Thursday, October 6, 2016

When the election is (finally) over, the next Administration will have a grocery list of food and farm policy priorities to address, ranging from unregulated farm pollution to overuse of antibiotics in animal production.

Regardless of who’s in office, big food and farm policy priorities – which also include hunger, obesity, and the fate of food and farm workers – will command the attention of the next President.

The food movement [RS1] has undeniably made progress in recent years, as Michael Pollan reports in an article for the New York Times. For example, Pollan cites tough new rules that limit the sale of junk food in schools.

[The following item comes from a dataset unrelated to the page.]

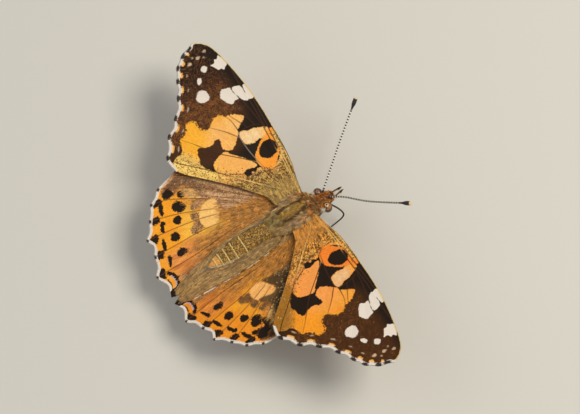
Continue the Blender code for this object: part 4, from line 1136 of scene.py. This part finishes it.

Other important food and farm policy achievements include reductions in hunger, important changes to food and menu labels, new food safety rules, a trans fat ban, new animal welfare rules, greater access to healthy foods, clean water protections, farm subsidy reforms, and new farm worker protections. While we have a long way to go, the evidence shows American eating habits have changed for the better.

But, as Pollan notes, several important challenges remain for the next Administration. Among the biggest: farm pollution. Although agriculture is the biggest source of water pollution in rivers and streams and one of the biggest sources of carbon emissions, policymakers continue to give farmers a free pass to pollute – even while providing them $15 billion in annual farm subsidies, courtesy of taxpayers. 

The next Administration will also have to implement the new law mandating GMO disclosures, as well as new rules to protect poultry producers. Food chemicals remain largely unregulated. Voluntary efforts to limit the use of antibiotics in animal agriculture aren’t working. Many food and farm workers are not being paid a living wage.

There is clearly unfinished business and, as Pollan confirms, there are powerful forces aligned against food and farm policy reform. But, food policy and food choices have never been more salient, especially for younger consumers. While there’s room for growth, the food movement has never been stronger, thanks to the leadership of groups like Food Policy Action, the Center for Science in the Public Interest, the Center on Budget and Policy Priorities, and the Humane Society.

So, bring on the leftovers! We’re hungry for more change.